Reservoir Built On River,

Last Dam Before Water

Reaches The San Joaquin

From Tulloch Lake water returns to the Stanislaus and is released almost immediately into Goodwin Dam located just above Knights Ferry. Goodwin, completed in 1913, is essentially a diversion dam. It sends water to both districts including SSJID’s 300 plus miles of ditches, tunnels and flumes to ultimately serve agricultural and urban users. SSJID’s diverted water flows first into Woodward Reservoir. Completed in 1916, it gives SSJID 36,000 acre feet of off river storage — something that OID does not have.

If it hadn’t been for the Bureau’s decision to build New Melones, the five on-river reservoirs created by dams would have been controlled exclusively by OID and SSJID. The projects were all built without a penny in state or federal money.

After Goodwin, the Stanislaus flows into Goodwin Canyon featuring a series of Class II and IV rapids for rafters — including the famous Mr. Toads’ Wild Ride that pushes the Class V envelope.

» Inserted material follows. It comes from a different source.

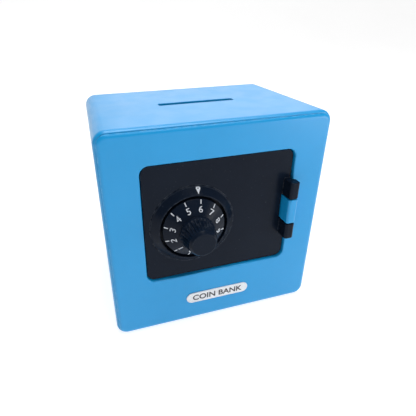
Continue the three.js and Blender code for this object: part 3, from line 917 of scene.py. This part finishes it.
def label_plate():
    """A pill-shaped plate with a raised rim round a flat field."""
    size = LABEL_HIGH - LABEL_LOW
    points = rectangle(size.x, size.z, size.z / 2 - 0.01, LABEL_CENTRE.x, LABEL_CENTRE.z, 16)
    front, back = LABEL_LOW.y - FRONT, LABEL_HIGH.y - FRONT
    steps = [(0, back), (0, front + 0.18), (0.06, front + 0.05), (0.18, front), (0.42, front)]
    steps += [(0.52, front + 0.07), (0.62, front + LABEL_FIELD)]
    return loft("label", [ring(inset(points, gap), level) for gap, level in steps])


def label_lettering():
    """A plain generic caption, the same on any coin bank."""
    mesh = lettering("COIN BANK", CAPTION_HEIGHT, 1.08, 0.02)
    field = LABEL_LOW.y + LABEL_FIELD
    for vertex in mesh.vertices:
        x, y, z = vertex.co
        vertex.co = (LABEL_CENTRE.x + x, field - z, LABEL_CENTRE.z - CAPTION_HEIGHT / 2 + y)
    return joined("label_lettering", [mesh])


# ---------------------------------------- fasteners
def fastener(node_name, head_height, cross):
    """A pan head screw with a cross recess and a ridged shank, its head towards the back."""
    low, high = corners(node_name)
    centre = (low + high) / 2
    head = (high.x - low.x) / 2
    tip, top = low.y - FRONT, high.y - FRONT
    seat = top - head_height
    shank = head / 2
    pitch, ridge, point = 0.9, 0.2, 1.2
    profile = [(0, tip, 0), (shank - 2 * ridge, tip + point, 0)]
    turns = int((seat - 0.6 - tip - point) / pitch)
    for turn in range(turns):
        start = tip + point + turn * pitch
        profile += [
            (shank - ridge, start + 0.3, 0),
            (shank, start + 0.45, 0),
            (shank - ridge, start + 0.6, 0),
        ]
    profile += [
        (shank - ridge, seat, 0.1),
        (head, seat, 0.1),
        (head, seat + head_height * 0.45, 0.3),
        (head * 0.78, top - 0.12, 0.6),
        (0, top, 0),
    ]
    made = lathe("screw", rounded_path(profile, 4, False), centre, 40)
    return cut(made, cross_recess(centre, top, cross))


def cross_recess(centre, top, reach):
    """A tapering cross, wide at the top of the head."""
    half = reach * 0.2
    points = []
    for quarter_turn in range(4):
        turn = Matrix.Rotation(math.pi / 2 * quarter_turn, 2)
        for point in ((reach, -half), (reach, half), (half, half)):
            points.append(turn @ Vector(point) + Vector((centre.x, centre.z)))
    return loft("cutter", [ring(inset(points, half * 0.5), top - reach * 0.75), ring(points, top + 0.3)])


def hinge_pin():
    low, high = corners("hinge_pin")
    radius = (high.x - low.x) / 2
    centre = (low + high) / 2
    return prism("pin", circle(centre.x, centre.y, radius), low.z, high.z, upright, 0.25)


# ---------------------------------------- wheels and washers
def polar(radius, degrees):
    angle = math.radians(degrees)
    return Vector((DIAL.x + radius * math.cos(angle), DIAL.z + radius * math.sin(angle)))


def wheel(name, depths, gate, tabs, bore):
    """A notched wheel. gate and the tabs' directions are degrees anticlockwise from +X.

    tabs holds (direction, from depth, to depth), and bore is the cutter for its hole.
    """
    half_gap = math.degrees(math.asin(GATE_WIDTH / 2 / WHEEL_RADIUS))
    steps = 88
    points = []
    for step in range(steps + 1):
        turn = gate + half_gap + (360 - 2 * half_gap) * step / steps
        points.append((*polar(WHEEL_RADIUS, turn), 0))
    across = polar(1, gate + 90) - polar(0, 0)
    floor = polar(WHEEL_RADIUS - GATE_DEPTH, gate)
    points.append((*(floor - across * GATE_WIDTH / 2), 0.35))
    points.append((*(floor + across * GATE_WIDTH / 2), 0.35))
    made = prism(name, rounded_path(points, 4), *depths)
    union(made, *[wheel_tab(*place) for place in tabs])
    return cut(made, bore)


def wheel_tab(direction, start, end):
    """A small block on a wheel's face, by which one wheel picks up the next."""
    out = polar(1, direction) - polar(0, 0)
    side = Vector((-out.y, out.x))
    middle = polar(TAB_RADIUS, direction)
    points = []
    for a, b in ((-1, -1), (1, -1), (1, 1), (-1, 1)):
        place = middle + out * a * TAB_HALF_LENGTH + side * b * TAB_HALF_WIDTH
        points.append((*place, 0.35))
    return prism("tab", rounded_path(points, 4), start, end, edge=0.15)


def key_bore(low, high):
    """The drive wheel's bore, flat on two sides to key it on the stem."""
    reach = STEM_RADIUS + 0.2
    flat = STEM_FLAT + 0.2
    limit = math.degrees(math.acos(flat / reach))
    points = []
    for start in (limit, 180 + limit):
        for step in range(13):
            points.append(polar(reach, start + (180 - 2 * limit) * step / 12))
    return cutter(points, low, high)


def washer(node_name, inner):
    low, high = corners(node_name)
    outer = (high.x - low.x) / 2
    front, back = low.y - FRONT, high.y - FRONT
    profile = [(inner, front, 0.15), (outer, front, 0.15), (outer, back, 0.15), (inner, back, 0.15)]
    return lathe("washer", rounded_path(profile, 3), closed=True, segments=64)


# ---------------------------------------- latch and cover
def latch():
    """A springy moulding: anchor block, thin leaf, head, fence towards the wheels, and wedge."""
    head_low, head_high = DIAL.z - HEAD_HALF, DIAL.z + HEAD_HALF
    fence_low, fence_high = DIAL.z - FENCE_HALF, DIAL.z + FENCE_HALF
    fence_tip = DIAL.x - WHEEL_RADIUS - 0.4
    sunk = LATCH_FRONT + 0.6

    def block(x0, x1, z0, z1, start, end, radius):
        points = rectangle(x1 - x0, z1 - z0, radius, (x0 + x1) / 2, (z0 + z1) / 2, 5)
        return prism("block", points, start, end)

    anchor = (ANCHOR_LEFT, ANCHOR_RIGHT, ANCHOR_LOW, ANCHOR_HIGH)
    leaf = (LEAF_LEFT, LEAF_RIGHT, head_high - 1, ANCHOR_LOW + 1)
    head = (HEAD_LEFT, HEAD_RIGHT, head_low, head_high)
    fence = (HEAD_RIGHT - 1, fence_tip, fence_low, fence_high)
    made = block(*anchor, LATCH_FRONT, ANCHOR_BACK, 0.9)
    union(made, block(*leaf, sunk, LEAF_BACK, 0.3))
    union(made, block(*head, LATCH_FRONT + 0.31, HEAD_BACK, 0.6))
    union(made, block(*fence, sunk, FENCE_BACK, 0.3))
    union(made, latch_wedge(HEAD_LEFT, head_low, head_high))
    holes = [drill(SMALL_HOLE, LATCH_FRONT, ANCHOR_BACK, screw_centre(name)) for name in LATCH_SCREWS]
    return cut(made, together(holes))


def latch_wedge(x, low, high):
    """The catch, seen from above: steep in front, with a long slope behind."""
    tip = -OPENING_WIDTH / 2 - 1.2
    face = FRONT + LIP_BACK + FIT
    points = rounded_path([
        (tip + 1.6, face, 0.3),
        (x + 0.5, face, 0.3),
        (x + 0.5, FRONT + 14, 0.3),
        (tip, face + 2.4, 0.3),
        (tip, face + 1.6, 0.3),
    ], 4)
    return prism("wedge", points, low + 1.5, high - 1.5, upright)


def cover_moulding():
    """The box over the wheels, with four screw ears and a window for the latch's fence."""
    def section(gap):
        size = 2 * (COVER_HALF - gap)
        return rectangle(size, size, max(3 - gap, 1.0), DIAL.x, DIAL.z)

    mouth = [(SOFT_EDGE, COVER_FRONT), (0, COVER_FRONT + SOFT_EDGE)]
    made = cup("cover", section, COVER_WALL, mouth, COVER_BACK, 1.2, 5)
    centres = [screw_centre(name) for name in COVER_SCREWS]
    union(made, together([cover_ear(centre) for centre in centres]))
    holes = [drill(EAR_HOLE, EAR_FRONT, EAR_FRONT + EAR_THICK, centre) for centre in centres]
    left = DIAL.x - COVER_HALF
    window = cutter(rectangle(COVER_WALL + 2, 6, 0.5, left + COVER_WALL / 2, DIAL.z, 4), 0, 15.8)
    return cut(made, together(holes), window)


def cover_ear(centre):
    """A tab on the cover's upper or lower wall, round at its outer end, for one screw."""
    toward = 1 if centre.z > DIAL.z else -1
    wall = DIAL.z + toward * (COVER_HALF - 1)
    outer = centre.z + toward * EAR_RADIUS
    low, high = min(wall, outer), max(wall, outer)
    below = EAR_RADIUS - 0.05 if toward < 0 else 0.3
    above = EAR_RADIUS - 0.05 if toward > 0 else 0.3
    points = rounded_path([
        (centre.x + EAR_RADIUS, low, below),
        (centre.x + EAR_RADIUS, high, above),
        (centre.x - EAR_RADIUS, high, above),
        (centre.x - EAR_RADIUS, low, below),
    ])
    return prism("ear", points, EAR_FRONT, EAR_FRONT + EAR_THICK)


# ---------------------------------------- camera, light and floor
CAMERA_PLACE = Vector((-55.0, -171.24, 150.7))
CAMERA_TURN, CAMERA_TILT, CAMERA_ROLL = 15.647, 26.322, -0.973
CAMERA_LENS, CAMERA_SHIFT = 29.76, (0.058, -0.0523)
WORLD_LIGHT = 0.12
PAPER_GLOW = 0.80               # the paper is lit from behind, as on a light table


def add_camera():
    data = bpy.data.cameras.new("camera")
    data.lens = CAMERA_LENS
    data.sensor_width = 36
    data.shift_x, data.shift_y = CAMERA_SHIFT
    data.clip_start = 0.01
    camera = bpy.data.objects.new("camera", data)
    bpy.context.scene.collection.objects.link(camera)
    turn = Matrix.Rotation(-math.radians(CAMERA_TURN), 3, "Z")
    tilt = Matrix.Rotation(math.radians(90 - CAMERA_TILT), 3, "X")
    roll = Matrix.Rotation(math.radians(CAMERA_ROLL), 3, "Z")
    camera.matrix_world = Matrix.Translation(CAMERA_PLACE * MM) @ (turn @ tilt @ roll).to_4x4()
    bpy.context.scene.camera = camera


def add_softbox(name, place, target, size, power):
    """An oblong area light, in metres and watts, that the camera doesn't see."""
    data = bpy.data.lights.new(name, "AREA")
    data.shape = "RECTANGLE"
    data.size, data.size_y = size
    data.energy = power
    light = bpy.data.objects.new(name, data)
    light.location = place
    light.rotation_euler = (Vector(target) - Vector(place)).to_track_quat("-Z", "Y").to_euler()
    light.visible_camera = False
    bpy.context.scene.collection.objects.link(light)


def add_world():
    world = bpy.data.worlds.new("studio")
    world.use_nodes = True
    background = world.node_tree.nodes["Background"]
    background.inputs["Color"].default_value = rgb(1.0, 1.0, 1.0)
    background.inputs["Strength"].default_value = WORLD_LIGHT
    bpy.context.scene.world = world


def add_floor():
    """A pale floor that sweeps up into a wall behind."""
    half, back, height, bend = 2.5, 1.6, 2.6, 0.8
    profile = [(-half, 0.0), (back - bend, 0.0)]
    steps = 16
    for step in range(1, steps + 1):
        angle = math.pi / 2 * step / steps
        profile.append((back - bend + bend * math.sin(angle), bend * (1 - math.cos(angle))))
    profile.append((back, height))
    verts = [(x, y, z) for y, z in profile for x in (-half, half)]
    faces = [(2 * i, 2 * i + 1, 2 * i + 3, 2 * i + 2) for i in range(len(profile) - 1)]
    floor = piece("floor", verts, faces)
    floor.data.polygons.foreach_set("use_smooth", [True] * len(faces))
    material, tree, shader = new_material("floor_paper")
    tone = remap(tree, noise(tree, 6, 3), 0.3, 0.7, 0.0, 1.0)
    paper = blend(tree, tone, rgb(0.46, 0.46, 0.46), rgb(0.43, 0.43, 0.43))
    feed(tree, shader.inputs["Base Color"], paper)
    shader.inputs["Roughness"].default_value = 0.9
    shader.inputs["Specular IOR Level"].default_value = 0.1
    shader.inputs["Emission Color"].default_value = rgb(1.0, 1.0, 1.0)
    shader.inputs["Emission Strength"].default_value = PAPER_GLOW
    floor.data.materials.append(material)


def add_stage():
    middle = (0.0, 0.0, 0.055)
    add_camera()
    add_world()
    add_floor()
    add_softbox("rear_softbox", (0.25, 0.62, 0.55), middle, (0.6, 0.6), 0.8)
    add_softbox("top_softbox", (0.08, -0.05, 0.9), middle, (0.6, 0.6), 6.1)
    add_softbox("edge_softbox", (0.13, -0.52, 0.51), middle, (0.4, 0.04), 0.6)
    add_softbox("side_softbox", (0.30, -0.30, 0.08), middle, (0.25, 0.12), 0.36)
    bpy.context.scene.view_settings.view_transform = "Standard"


# ---------------------------------------- assembly
def fasten(names, label, body, head_height, cross):
    for i, name in enumerate(names, 1):
        finished(fastener(name, head_height, cross), f"{label}_{i}", body, "steel", name)


def build_case():
    finished(front_moulding(), "front_moulding", "case", "blue_plastic", "front_frame")
    finished(shell_moulding(), "shell_moulding", "case", "blue_plastic", "body_shell")
    finished(label_plate(), "label_plate", "case", "silver_label", "name_label")
    finished(label_lettering(), "label_lettering", "case", None, material=DARK_INK)
    finished(hinge_pin(), "hinge_rod", "case", "steel", "hinge_pin")
    fasten(CASE_SCREWS, "case_fastener", "case", CASE_HEAD, CASE_CROSS)


def build_door():
    finished(door_moulding(), "door_moulding", "door", "black_plastic", "door_panel")
    finished(dial_pointer(), "dial_pointer", "door", None, material=WHITE_INK)
    finished(cover_moulding(), "cover_moulding", "door", "black_plastic", "lock_cover")
    finished(latch(), "latch_moulding", "door", "ivory_plastic", "latch_arm")
    fasten(COVER_SCREWS, "cover_fastener", "door", SMALL_HEAD, SMALL_CROSS)
    fasten(LATCH_SCREWS, "latch_fastener", "door", SMALL_HEAD, SMALL_CROSS)
    for i in (1, 2):
        name = f"spacer_washer_{i}"
        finished(washer(name, HUB_RADIUS + 0.2), f"wheel_spacer_{i}", "door", "ivory_plastic", name)


def build_dial():
    finished(dial_moulding(), "dial_moulding", "dial", "black_plastic", "number_dial")
    finished(dial_numbers(), "dial_numbers", "dial", None, material=WHITE_INK)
    finished(knob_moulding(), "knob_moulding", "dial", "black_plastic", "dial_knob")
    finished(washer("spindle_washer", 1.5), "stem_washer", "dial", "steel", "spindle_washer")
    made = fastener("spindle_screw", SMALL_HEAD, SMALL_CROSS)
    finished(made, "stem_fastener", "dial", "steel", "spindle_screw")


def build_wheels():
    drive = wheel("drive", DRIVE_DEPTHS, 110, [(-90, 11.6, 13.2)], key_bore(12, 16))
    finished(drive, "drive_disc", "dial", "grey_plastic", "drive_wheel")
    tabs = [(-75, 10.7, 12.4), (145, 8.1, 9.1)]
    middle = wheel("middle", MIDDLE_DEPTHS, -130, tabs, drill(WHEEL_BORE, *MIDDLE_DEPTHS))
    finished(middle, "middle_disc", "middle_wheel", "ivory_plastic", "tumbler_wheel_2")
    inner = wheel("inner", INNER_DEPTHS, -35, [(160, 7.5, 8.5)], drill(WHEEL_BORE, *INNER_DEPTHS))
    finished(inner, "inner_disc", "inner_wheel", "ivory_plastic", "tumbler_wheel_1")


add_stage()
build_case()
build_door()
build_dial()
build_wheels()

From there it flows under the longest covered wooden bridge west of the Mississippi River at Knights Ferry and makes a lazy run through Riverbank, Oakdale, past Ripon and then Caswell Memorial State Park before the Stanislaus River ends its 95.9-mile run at its confluence with the San Joaquin River southwest of Manteca just a few hundred feet south of the Airport Way bridge.